Same/Different abstract-concept learning by Clark's nutcrackers (Nucifraga columbiana) was tested with novel stimuli following learning of training set expansion (8, 16, 32, 64, 128, 256, 512, and 1024 picture items). The resulting set-size function was compared to those from rhesus monkeys (Macaca mulatta), capuchin monkeys (Cebus apella), and pigeons (Columba livia). Nutcrackers showed partial concept learning following initial eight-item set learning, unlike the other species (Magnotti, Katz, Wright, & Kelly, 2015). The mean function for the nutcrackers' novel-stimulus transfer increased linearly as a function of the logarithm of training set size, which intersected its baseline function at the 128-item set size. Thus, nutcrackers on average achieved full concept learning (i.e., transfer statistically equivalent to baseline performance) somewhere between set sizes of 64 to 128 items, similar to full concept learning by monkeys.
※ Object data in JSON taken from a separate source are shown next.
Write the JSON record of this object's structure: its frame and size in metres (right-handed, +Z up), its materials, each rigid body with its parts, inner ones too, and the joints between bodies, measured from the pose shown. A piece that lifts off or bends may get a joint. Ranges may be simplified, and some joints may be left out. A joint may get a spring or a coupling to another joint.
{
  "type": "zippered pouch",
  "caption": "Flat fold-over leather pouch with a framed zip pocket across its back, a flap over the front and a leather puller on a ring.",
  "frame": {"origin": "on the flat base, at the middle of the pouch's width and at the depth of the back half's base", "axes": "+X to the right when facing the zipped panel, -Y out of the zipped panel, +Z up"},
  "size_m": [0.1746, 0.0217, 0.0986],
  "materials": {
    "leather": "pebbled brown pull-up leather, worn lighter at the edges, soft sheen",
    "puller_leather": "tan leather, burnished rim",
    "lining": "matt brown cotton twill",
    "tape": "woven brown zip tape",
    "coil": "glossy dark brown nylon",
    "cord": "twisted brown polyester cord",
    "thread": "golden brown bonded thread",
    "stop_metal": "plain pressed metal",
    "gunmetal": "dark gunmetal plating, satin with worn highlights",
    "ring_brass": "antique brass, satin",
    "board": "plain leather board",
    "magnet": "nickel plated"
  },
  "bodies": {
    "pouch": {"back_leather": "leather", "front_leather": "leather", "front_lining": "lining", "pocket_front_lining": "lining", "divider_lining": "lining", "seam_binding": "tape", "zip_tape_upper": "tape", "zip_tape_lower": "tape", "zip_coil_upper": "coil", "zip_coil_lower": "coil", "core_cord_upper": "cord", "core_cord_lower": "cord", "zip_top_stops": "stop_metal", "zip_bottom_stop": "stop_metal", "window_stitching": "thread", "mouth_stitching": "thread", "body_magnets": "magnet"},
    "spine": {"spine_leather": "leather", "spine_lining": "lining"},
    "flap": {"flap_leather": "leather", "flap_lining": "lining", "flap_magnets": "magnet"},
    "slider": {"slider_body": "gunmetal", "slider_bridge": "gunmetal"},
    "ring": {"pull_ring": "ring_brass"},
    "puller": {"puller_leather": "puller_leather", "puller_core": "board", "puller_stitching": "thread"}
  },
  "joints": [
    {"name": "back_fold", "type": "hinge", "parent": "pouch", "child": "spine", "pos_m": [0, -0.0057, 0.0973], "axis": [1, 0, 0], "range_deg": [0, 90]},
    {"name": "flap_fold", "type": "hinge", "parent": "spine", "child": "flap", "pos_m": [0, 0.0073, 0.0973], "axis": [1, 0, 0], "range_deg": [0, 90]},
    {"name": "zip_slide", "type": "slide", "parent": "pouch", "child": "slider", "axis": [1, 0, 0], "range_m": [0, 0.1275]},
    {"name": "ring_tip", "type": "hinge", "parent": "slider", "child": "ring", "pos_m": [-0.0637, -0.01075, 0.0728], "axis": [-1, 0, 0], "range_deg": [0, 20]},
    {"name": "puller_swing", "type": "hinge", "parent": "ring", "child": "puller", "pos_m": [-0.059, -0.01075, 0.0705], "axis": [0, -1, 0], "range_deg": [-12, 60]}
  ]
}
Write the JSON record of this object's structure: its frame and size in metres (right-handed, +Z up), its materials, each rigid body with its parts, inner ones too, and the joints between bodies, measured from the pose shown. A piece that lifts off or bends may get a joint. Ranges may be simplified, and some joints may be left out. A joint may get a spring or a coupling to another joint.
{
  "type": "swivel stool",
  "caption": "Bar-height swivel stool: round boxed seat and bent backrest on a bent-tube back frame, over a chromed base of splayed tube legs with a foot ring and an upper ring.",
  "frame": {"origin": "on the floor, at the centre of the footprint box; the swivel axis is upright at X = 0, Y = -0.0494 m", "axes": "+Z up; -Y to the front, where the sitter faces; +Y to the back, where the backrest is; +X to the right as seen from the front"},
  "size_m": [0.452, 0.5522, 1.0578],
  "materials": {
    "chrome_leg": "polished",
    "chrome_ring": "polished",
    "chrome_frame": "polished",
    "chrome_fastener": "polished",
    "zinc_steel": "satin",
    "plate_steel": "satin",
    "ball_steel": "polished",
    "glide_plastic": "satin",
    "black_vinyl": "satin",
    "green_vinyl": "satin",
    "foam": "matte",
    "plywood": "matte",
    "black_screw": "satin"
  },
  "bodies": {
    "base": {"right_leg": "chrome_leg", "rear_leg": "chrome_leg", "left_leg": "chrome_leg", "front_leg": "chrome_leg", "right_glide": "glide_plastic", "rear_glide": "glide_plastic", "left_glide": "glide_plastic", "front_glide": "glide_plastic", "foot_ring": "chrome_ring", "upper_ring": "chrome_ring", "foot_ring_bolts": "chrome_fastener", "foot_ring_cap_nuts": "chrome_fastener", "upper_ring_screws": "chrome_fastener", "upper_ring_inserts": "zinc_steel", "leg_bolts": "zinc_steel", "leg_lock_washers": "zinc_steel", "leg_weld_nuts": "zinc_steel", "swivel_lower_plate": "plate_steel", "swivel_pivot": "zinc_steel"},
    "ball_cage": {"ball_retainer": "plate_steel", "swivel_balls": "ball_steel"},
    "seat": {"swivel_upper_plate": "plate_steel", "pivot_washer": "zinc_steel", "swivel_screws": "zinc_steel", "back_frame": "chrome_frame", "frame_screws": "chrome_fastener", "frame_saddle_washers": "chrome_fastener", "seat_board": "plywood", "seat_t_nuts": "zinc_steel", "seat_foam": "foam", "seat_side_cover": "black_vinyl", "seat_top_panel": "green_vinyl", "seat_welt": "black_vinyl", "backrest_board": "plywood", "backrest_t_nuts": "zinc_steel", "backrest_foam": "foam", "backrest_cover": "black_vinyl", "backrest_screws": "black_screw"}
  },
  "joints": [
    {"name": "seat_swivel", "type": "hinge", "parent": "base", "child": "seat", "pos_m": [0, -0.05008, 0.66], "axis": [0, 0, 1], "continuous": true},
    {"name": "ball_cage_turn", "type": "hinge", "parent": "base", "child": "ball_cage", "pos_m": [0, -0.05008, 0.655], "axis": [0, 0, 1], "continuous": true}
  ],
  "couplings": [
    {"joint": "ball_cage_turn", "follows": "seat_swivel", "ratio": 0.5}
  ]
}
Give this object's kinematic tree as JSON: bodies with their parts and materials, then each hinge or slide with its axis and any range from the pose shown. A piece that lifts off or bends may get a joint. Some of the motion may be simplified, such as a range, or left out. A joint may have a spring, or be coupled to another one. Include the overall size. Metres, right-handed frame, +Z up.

Pigeons required a somewhat larger training set (256 items) for full concept learning, but results from other experiments (initial training and transfer with 32- and 64-item set sizes) suggested carryover effects with smaller set sizes may have artificially prolonged the pigeon's full concept learning. We find it remarkable that these diverse species with very different neural architectures can fully learn this same/different abstract concept, and (at least under some conditions) do so with roughly similar sets sizes (64-128 items) and numbers of training exemplars, despite initial concept learning advantages (nutcrackers), learning disadvantages (pigeons), or increasing baselines (monkeys).